Drupal’s approach to generating the HTML of the page is layered: one part of your module creates PHP data structures describing what is desired (e.g., nested arrays representing a menu structure, or nested arrays representing the items on a form), and theme hooks are used to translate these data structures in to HTML. The HTML is assembled bottom-up: when translating a menu, first menu-item links are formatted with the menu_item_link hook, then the menu_item hook is invoked with the formatted link as an argument, and finally the menu hook is invoked with the formatted menu items as a parameter. Eventually the menu is assembled in to a block with a block hook and this goes in to the page via the page hook. You tweak the output by defining overrides for the individual hooks, leaving the rest with the system- or module-defined defaults.

Pondfest 1

It follows that what my boss thinks of as a template actually comprises two parts: a content-type definition that says what extra fields (if any) the article needs over and above the usual, and (possibly) theme hooks to tweak it is displayed.

The theme system is very flexible, and it has taken me a little while to work my way through it (in the two to three weeks I have been working on Drupal so far). The main confusion is working out which theme hooks are applicable when; there is a module called devel that can give you important hints, but it breaks on the HTML I am working on (possibly because my HTML has the Drupal-conventional CSS classes stripped out in favour of our designer’s).

One thing I have not worked out yet is what you do if you need context-sensitive theming: the bottom-up nature of the process means that when you are formatting a menu item you don’t know whether it is in the main menu or the side menu, and if they require different HTML, this is a problem. The correct solution is to use the same HTML and make the different appearances happen in CSS, but when we are working from HTML supplied by a designer, we do not have the freedom to do that.

The other thing that foxed me is the system of suggestions. For hours I tried to find a reliable way for a page template (page.tpl.php file) to determine whether it was showing one article or an index page; it turns out the correct solutions is to add two more files, page-front.tpl.php and page-node.tpl.php,as these override the default template file under those conditions. Obvious in retrospect.

Theming doco:

Form API

Drupal has a Form API that builds on the theming ideas and takes them further.

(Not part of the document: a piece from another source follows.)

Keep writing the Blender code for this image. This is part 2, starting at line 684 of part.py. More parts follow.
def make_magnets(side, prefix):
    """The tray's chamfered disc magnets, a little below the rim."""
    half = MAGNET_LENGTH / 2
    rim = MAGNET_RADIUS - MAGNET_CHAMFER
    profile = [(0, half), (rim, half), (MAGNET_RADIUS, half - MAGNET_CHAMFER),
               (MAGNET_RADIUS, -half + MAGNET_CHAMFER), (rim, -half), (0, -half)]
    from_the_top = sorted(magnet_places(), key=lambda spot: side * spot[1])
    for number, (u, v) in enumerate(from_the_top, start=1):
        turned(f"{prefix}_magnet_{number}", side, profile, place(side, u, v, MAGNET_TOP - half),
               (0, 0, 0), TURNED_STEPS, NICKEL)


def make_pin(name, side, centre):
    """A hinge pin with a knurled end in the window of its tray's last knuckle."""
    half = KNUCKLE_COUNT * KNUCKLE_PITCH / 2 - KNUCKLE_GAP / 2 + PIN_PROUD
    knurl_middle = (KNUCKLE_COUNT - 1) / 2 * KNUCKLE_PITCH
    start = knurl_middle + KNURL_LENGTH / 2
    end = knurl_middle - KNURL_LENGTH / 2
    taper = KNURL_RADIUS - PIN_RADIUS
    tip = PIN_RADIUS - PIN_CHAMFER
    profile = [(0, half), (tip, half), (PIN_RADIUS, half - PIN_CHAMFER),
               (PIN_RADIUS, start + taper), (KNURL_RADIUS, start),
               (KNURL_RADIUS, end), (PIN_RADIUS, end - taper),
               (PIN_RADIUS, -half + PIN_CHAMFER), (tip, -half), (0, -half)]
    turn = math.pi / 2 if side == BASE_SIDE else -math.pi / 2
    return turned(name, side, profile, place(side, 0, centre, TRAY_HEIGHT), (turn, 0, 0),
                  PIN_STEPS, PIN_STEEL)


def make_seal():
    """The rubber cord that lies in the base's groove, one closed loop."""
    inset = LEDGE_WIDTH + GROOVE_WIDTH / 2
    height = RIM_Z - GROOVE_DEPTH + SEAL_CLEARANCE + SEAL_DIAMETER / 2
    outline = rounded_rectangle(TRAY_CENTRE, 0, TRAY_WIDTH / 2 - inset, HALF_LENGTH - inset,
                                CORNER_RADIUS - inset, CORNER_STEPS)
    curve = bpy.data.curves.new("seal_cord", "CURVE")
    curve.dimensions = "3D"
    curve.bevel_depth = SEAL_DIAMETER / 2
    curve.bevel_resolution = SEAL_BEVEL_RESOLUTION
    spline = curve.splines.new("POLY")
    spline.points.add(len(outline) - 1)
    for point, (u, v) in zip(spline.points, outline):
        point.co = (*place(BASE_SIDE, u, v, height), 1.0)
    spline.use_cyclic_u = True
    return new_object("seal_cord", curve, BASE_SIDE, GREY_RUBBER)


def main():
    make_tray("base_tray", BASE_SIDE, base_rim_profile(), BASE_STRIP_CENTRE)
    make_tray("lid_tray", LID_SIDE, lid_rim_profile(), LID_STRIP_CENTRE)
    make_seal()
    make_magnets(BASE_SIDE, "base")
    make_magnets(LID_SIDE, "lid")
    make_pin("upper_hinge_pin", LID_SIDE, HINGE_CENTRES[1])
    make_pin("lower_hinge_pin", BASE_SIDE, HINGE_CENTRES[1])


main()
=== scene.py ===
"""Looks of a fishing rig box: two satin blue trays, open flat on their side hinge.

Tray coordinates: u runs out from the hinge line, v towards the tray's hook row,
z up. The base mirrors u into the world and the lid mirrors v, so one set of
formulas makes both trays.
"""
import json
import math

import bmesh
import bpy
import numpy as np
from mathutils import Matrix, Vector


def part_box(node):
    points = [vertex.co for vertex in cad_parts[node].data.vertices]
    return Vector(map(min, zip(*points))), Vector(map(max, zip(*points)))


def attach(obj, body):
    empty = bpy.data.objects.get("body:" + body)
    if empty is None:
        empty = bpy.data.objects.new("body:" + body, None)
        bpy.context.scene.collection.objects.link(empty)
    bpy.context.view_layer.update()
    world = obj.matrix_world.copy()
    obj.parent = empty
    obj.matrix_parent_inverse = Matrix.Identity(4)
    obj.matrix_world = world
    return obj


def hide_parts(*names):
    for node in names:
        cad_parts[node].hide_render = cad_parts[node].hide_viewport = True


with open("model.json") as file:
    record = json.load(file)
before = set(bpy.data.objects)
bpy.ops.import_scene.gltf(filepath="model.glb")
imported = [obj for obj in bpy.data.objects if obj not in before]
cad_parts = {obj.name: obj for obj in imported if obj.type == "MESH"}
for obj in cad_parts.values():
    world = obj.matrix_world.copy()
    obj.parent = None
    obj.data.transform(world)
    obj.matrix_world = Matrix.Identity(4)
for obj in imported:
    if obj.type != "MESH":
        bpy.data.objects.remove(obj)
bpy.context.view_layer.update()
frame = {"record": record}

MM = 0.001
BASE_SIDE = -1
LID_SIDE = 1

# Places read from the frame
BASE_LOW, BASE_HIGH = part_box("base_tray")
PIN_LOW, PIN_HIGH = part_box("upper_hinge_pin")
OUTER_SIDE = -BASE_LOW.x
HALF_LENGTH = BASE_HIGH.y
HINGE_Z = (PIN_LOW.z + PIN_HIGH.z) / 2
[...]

The form as a while is represetned as one giant array of arrays, with each form item represented by an array like

array(
    '#type' => 'textfield', 
    '#default_value' => 'Hello, world',
    '#max_length' => 64,
    … more attributes …
)

and further grouped in to fieldsets and so on. As well as using theme hooks to translate the form items in to HTML and assemble those in to the finished form—complete with fancy collapsable fieldsets and stuff—it also handles the submission of the form the next time the page is processed, plugging the submitted values in to the data structure for your own processing.

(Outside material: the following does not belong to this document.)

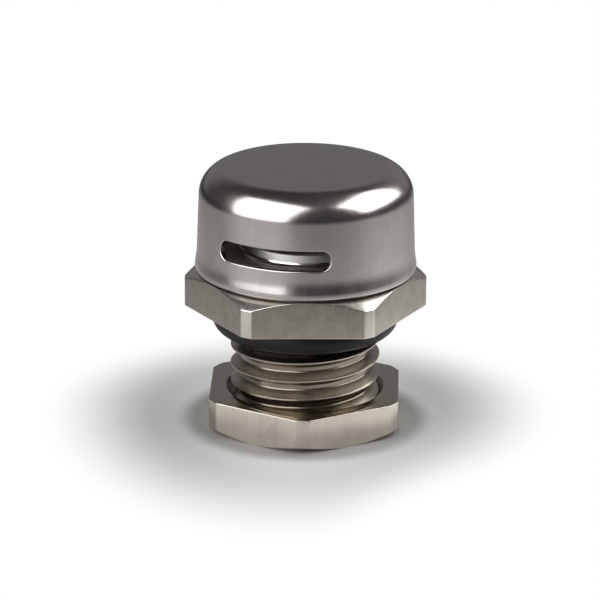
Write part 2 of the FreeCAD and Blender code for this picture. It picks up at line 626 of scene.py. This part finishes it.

Glamour Chair and Evil Ice-Cream Cone

Things get a little more complicated when you want the form layout to be different from the default one. For example, for our stuff we often wanted to have n repeated sets of fields to be shown as rows in a matrix rather than as individually labelled items. To do this you add #theme attributes to the array representing the group of items, which involves inventing new theme hooks, specific to your requirements. The new theme function can use the built-in theme hooks to format the items, and only has to worry about supplying the HTML that produces the table row or whatever.

The payback for all this abstraction is that it is possible to write a module that supplies some forms that can be slotted in to radically different-looking websites without looking out of place. It might be considered overkill when (as we are) the form is intended to be used in one website only, but in the end we have gone along with the Forms conventions so as to be able to exploit the other functionality that comes ‘for free’ with it.

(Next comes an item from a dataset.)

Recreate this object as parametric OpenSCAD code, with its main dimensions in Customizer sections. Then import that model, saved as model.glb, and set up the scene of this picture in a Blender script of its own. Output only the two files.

Not to mention we cannot trust our customer not to rebrand (or have a rebranding thrust upon them) during the lifetime of the project. It may be that the extra flexibility pays off eventually.

Database Access

Drupal inherited a slightly stupid database API from PHP. I am used to the Python style (documented in PEP 249) which goes something like:

c = con.cursor()
c.callproc('check_login ?, ?', (login, pwd))
row = c.fetchone()
if row:
    uid, real_name = row
Robot Brain Shavings

The point here is that the user and pwd parameters are passed via the database API; correct quoting is not an issue because they are never spliced in to the SQL string. The API also understands stored procedures if the database supports them. The PHP equivalent goes something like this:

$c = db_query('select uid, real_name from users where login = \'%s\' and pwd = \'%s\'',
    login, pwd);
if ($user = db_fetch_object($c)) {
    $uid = $user->uid;
    $real_name = $user->real_name;
}

This obviously inherits its conventions from when PHP used sprintf to generate SQL clauses and was open to SQL injection attacks. This has been mitigated in Drupal by having it process string-valued parameters by doubling the quotes in them, but it still works by creating a SQL string and sending that to the database. At the very least this is denying some databases opportunities for optimization.

Drupal attempts some database-independence through the Schema API, which generates and checks the intended database schema of your module against what is actually to be found in the database. It lacks support for date-time datatypes the database may supply; the convention in the PHP world is that you instead store a UNIX timestamp (number of seconds since 1 January 1970) in an integer-valued field and convert it when needed.

Impressions

As a CMS, Drupal starts simple and makes it easy to extend its functionality by adding modules.

Playmozilla made from Playmobil

As a programming platform it is pretty good, and is probably as good a development environment as could be expected given that it is based on a language like PHP. (Often my biggest blockers are trying to guess what function name PHP will have used for some common and obvious bit of functionality, like deleting an item from an array.)

For an application not needing the CMS features I would prefer a Python web framework; if I were developing some application from scratch I would personally consider starting with WSGI or something based on the Google App Engine conventions. But for writing a web application that gets stuck on the side of a site that is mostly about information, blogs, or forums, Drupal’s CMS features give you a basic framework and set of URL conventions that are a good starting point.